» **Work instructions**:
Repeat exactly the lines of the listing below, please, starting with the first and ending with the line containing "inner_corner = 0.9"; leave out the rest.

» **Information shown**:
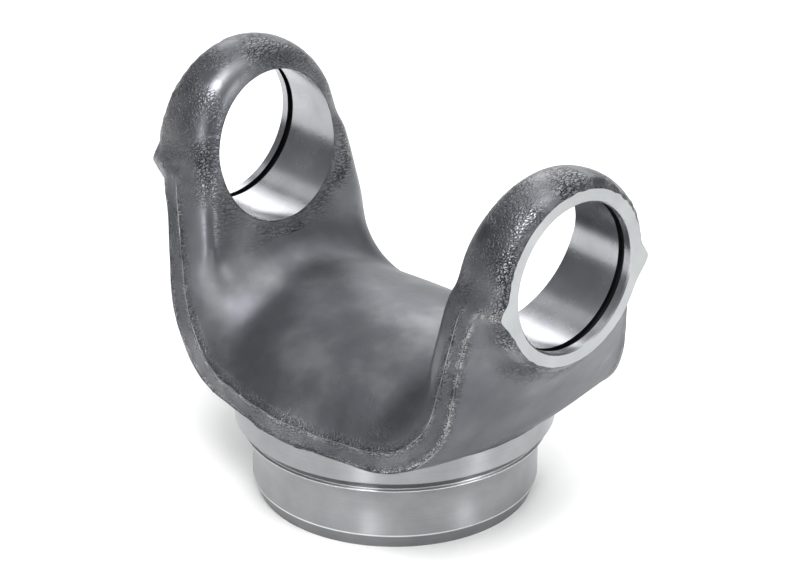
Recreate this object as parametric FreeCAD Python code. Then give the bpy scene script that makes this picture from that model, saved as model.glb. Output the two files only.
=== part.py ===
import FreeCAD, Part
import math
import os

# A forged weld yoke for a cross-type universal joint: two ears with cross bores stand on
# a convex saddle, and a turned hub below them enters the drive shaft's tube.
# Millimetres. The origin is the centre of the weld end, +Z runs up the shaft's axis and
# +X runs along the cross bores.

# Machined sizes of the ears
bore_diameter = 30.16          # press fit for the bearing cups
bore_height = 62.7             # weld end to the cross bore's axis
ring_seat_span = 91.6          # between the inboard walls of the two snap ring grooves
ring_groove_width = 1.55
ring_groove_depth = 0.95
ring_lip = 1.85                # groove to the outer face of the ear

# Machined sizes of the hub, from the weld end up
pilot_diameter = 57.12         # enters the tube
pilot_height = 8.3
pilot_chamfer_width = 1.15
pilot_chamfer_height = 3.0
flare_width = 2.14             # conical foot of the weld groove
flare_height = 5.9
bevel_width = 1.35             # up to the shoulder that meets the tube's outside
bevel_height = 2.6
shoulder_land = 4.7

# Forged sizes of the eyes
eye_wall = 5.15                # bore to the top of the eye
face_wall = 2.75               # bore to the edge of the faced ring
eye_crown_inset = 7.0          # outer face to the widest line round the eye
eye_round_length = 5.2         # along the bore, from the plain round to the faced ring
eye_step = 0.12                # the inner side is forged this much smaller
ear_thickness = 15.5           # at the height of the bores
ears_draft = 10.5              # degrees that each inner face leans outward
inner_corner = 0.9             # how far the inner rounding starts inside the bore

# Forged sizes of the ears, saddle and parting band
ear_side = 1.47                # the ears' sides beyond the eye, at the bores
band_inset = 8.8               # outer face to the band's inner line, at the bores
band_thickness = 2.5           # at the bores, before it flares out to the ring
band_flare = 2.4
band_inner_lean = 11.9         # degrees from upright
band_outer_lean = 7.7
band_top_drop = 1.4            # the band ends this far below the bore's axis
band_height = 3.9              # over the hub's sides
saddle_rise = 14.3             # the saddle's crown above the band
saddle_inset = 0.24            # the saddle's sides behind the shoulder
plan_taper = 3.3               # how much each long edge has drawn in at plan_reach
plan_reach = 20.0              # from the middle along X
plan_power = 1.5               # 2 would be a parabola
saddle_fillet = 8.0
band_inner_radius = 16.0
band_outer_radius = 18.5
heel_offset = 0.9              # outer heel of the ears beyond the shoulder
ear_foot_inset = 2.4           # outer face to the slope below the ring
ear_foot_drop = 1.6
ear_blank = 0.6                # forged stock beyond the faced ring
fade_height = 4.0              # the ears' sides run out into the eyes over this height
fade_inset = 1.0               # and end this deep inside them

# Flash left at the eyes' parting line
nub_rise = 2.0                 # beyond the faced ring
nub_root = 1.6                 # how deep its root lies in the eye
nub_above = 3.4
nub_below = 4.8
nub_flat = 0.9
nub_fade = 0.3                 # how deep it has sunk into the band

# Recess forged into the weld end
recess_wall = 7.4              # weld land round its mouth
recess_depth = 13.0
recess_draft = 12.0
recess_bevel = 3.5             # between its side and its floor

# How the forging is swept. Its stations run from 0 at the middle of the saddle to 1 at
# the end of the floor, 2 at the end of the corner, 3 at the top of the band and 4 where
# its sides have run out into the eye.
fade_stations = [4, 3]
ear_stations = [3, 2.85, 2.7, 2.55, 2.35, 2.2, 2]
corner_stations = [2, 1.83, 1.67, 1.5, 1.33, 1.17, 1]
heel_station = 1.25            # outside, where the flat underside ends
foot_station = 2.3             # outside, where the slope reaches the ring's stock
flare_station = 2.6            # where the band starts to flare
outer_fullness = 0.1           # crown of the outside, 0 a parabola and 1 flat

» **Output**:
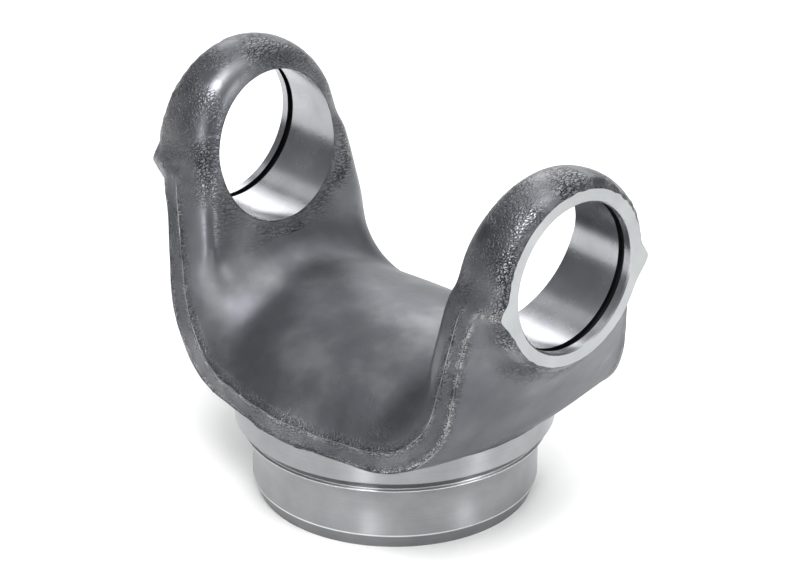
Recreate this object as parametric FreeCAD Python code. Then give the bpy scene script that makes this picture from that model, saved as model.glb. Output the two files only.
=== part.py ===
import FreeCAD, Part
import math
import os

# A forged weld yoke for a cross-type universal joint: two ears with cross bores stand on
# a convex saddle, and a turned hub below them enters the drive shaft's tube.
# Millimetres. The origin is the centre of the weld end, +Z runs up the shaft's axis and
# +X runs along the cross bores.

# Machined sizes of the ears
bore_diameter = 30.16          # press fit for the bearing cups
bore_height = 62.7             # weld end to the cross bore's axis
ring_seat_span = 91.6          # between the inboard walls of the two snap ring grooves
ring_groove_width = 1.55
ring_groove_depth = 0.95
ring_lip = 1.85                # groove to the outer face of the ear

# Machined sizes of the hub, from the weld end up
pilot_diameter = 57.12         # enters the tube
pilot_height = 8.3
pilot_chamfer_width = 1.15
pilot_chamfer_height = 3.0
flare_width = 2.14             # conical foot of the weld groove
flare_height = 5.9
bevel_width = 1.35             # up to the shoulder that meets the tube's outside
bevel_height = 2.6
shoulder_land = 4.7

# Forged sizes of the eyes
eye_wall = 5.15                # bore to the top of the eye
face_wall = 2.75               # bore to the edge of the faced ring
eye_crown_inset = 7.0          # outer face to the widest line round the eye
eye_round_length = 5.2         # along the bore, from the plain round to the faced ring
eye_step = 0.12                # the inner side is forged this much smaller
ear_thickness = 15.5           # at the height of the bores
ears_draft = 10.5              # degrees that each inner face leans outward
inner_corner = 0.9             # how far the inner rounding starts inside the bore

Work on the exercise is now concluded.